Tumpang tindihnya Perpres nomor 7/2021 tentang RAN PE dengan UU nomor 16/2017 tentang Ormas dan UU Nomor 5/2018 tentang Anti Terorisme, menurut Abdul Mu’ti (Sekretaris Umum PP Muhammadiyah dan Guru Besar UIN Syarif Hidayatullah Jakarta), sudah cukup membuat ekstremisme dan terorisme "tidak berdaya". Belum lagi ditambah dengan adanya Surat Edaran Bersama Mentero PAN RB dan Kepala BKN tentang larangan bagi ASN untuk berafiliasi dengan dan/atau mendukung organisasi terlarang dan/atau organisasi kemasyarakatan yang dicabut status badan hukumnya.

Demikianlah di balik narasi radikal yang dikembangkan ada upaya menekan kritik dan membungkam mereka yang dianggap sebagai ancaman. Dan di balik berbagai kebijakan terkait ekstremisme dan terorisme yang ditetapkan, tercium aroma untuk mempersempit gerak dakwah ini.

Oleh karena itu, umat Islam juga harus sepenuhnya menyadari hal ini. Sebab upaya memperjuangkan Islam dalam bentuk perjuangan politik adalah bagian dari metode dakwah yang dicontohkan Rasulullah saw. Dulu Rasulullah dan para sahabat juga mengalami hal yang sama.

Para pemuka dan pemimpin Qurays saat itu sangat cemas dengan apa yang telah dicapai oleh Muhammad saw dan para sahabat beliau. Mereka tidak meninggalkan satu pun sarana yang bisa mereka gunakan untuk menyerang kecuali mereka akan menggunakannya. Hingga akhirnya Al Walid bin Mughirah menyematkan kata “penyihir” pada Rasulullah. Orang–orang Qurays menggunakan narasi ini sebagai propaganda yang mereka sebarluaskan untuk menghentikan pergerakan Muhammad dan sahabatnya.

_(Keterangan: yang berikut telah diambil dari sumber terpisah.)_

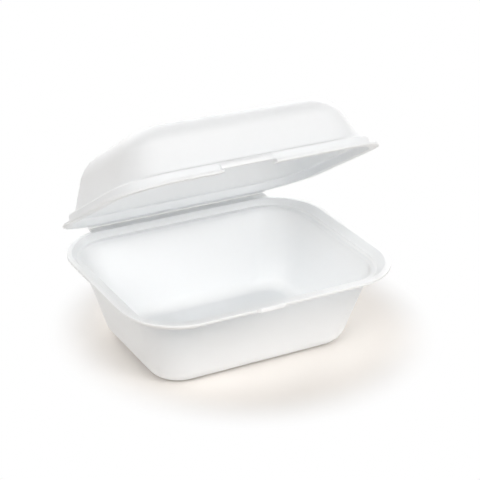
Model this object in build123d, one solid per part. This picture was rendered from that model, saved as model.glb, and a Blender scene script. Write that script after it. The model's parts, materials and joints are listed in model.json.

Namun Rasulullah dan para sahabat tetap bersabar dalam mejalankan dakwah ini. Rasulullah saw telah menegaskan kenyataan seperti ini akan dialami. Beliau bersabda: “Sungguh sumbu Islam itu senantiasa berputar. Karena itu, berputarlah kalian bersama al Kitab sebagaimana ia berputar. Ingatlah Al Qur’an dan kekuasaan akan berpisah. Karena itu janganlah  kalian memisahkan diri dari Al Qur’an. Ingatlah sungguh akan ada atas kalian para pemimpin yang memutuskan untuk diri sendiri dengan putusan yang berbeda untuk kalian. Jika kalian menentang mereka, mereka akan membunuh kalian. Jika kalian menaati mereka, mereka akan menyesatkan kalian.” Mereka bertanya: “Lalu apa yang harus kami lakukan, wahai Rasulullah?” Beliau menjawab, “Lakukanlah sebagaimana yang dilakukan oleh pengikut Isa bin Maryam. Mereka digergaji dan disalib di tiang kayu (tetapi mereka tetap bersabar). Mati dalam ketaatan kepada Allah adalah lebih baik daripada hidup dalam kemaksiyatan kepada Allah.” (HR. ath Thbarani dan al Haitsami)

Demikianlah tuntunan yang telah diberikan bagi para pengemban dakwah. Sebab dakwah ini akan terus melaju dan pada gilirannya akan sampai pada perjuangan politik yang sangat berat. Inilah gambaran benturan peradaban ala Huntington. Itu sebabnya wajib bagi kaum muslimin untuk terus meneladani metode dakwah Rasulullah ini sampai para pejuang itu syahid di jalan-Nya atau Allah memenangkannya, insya Allah.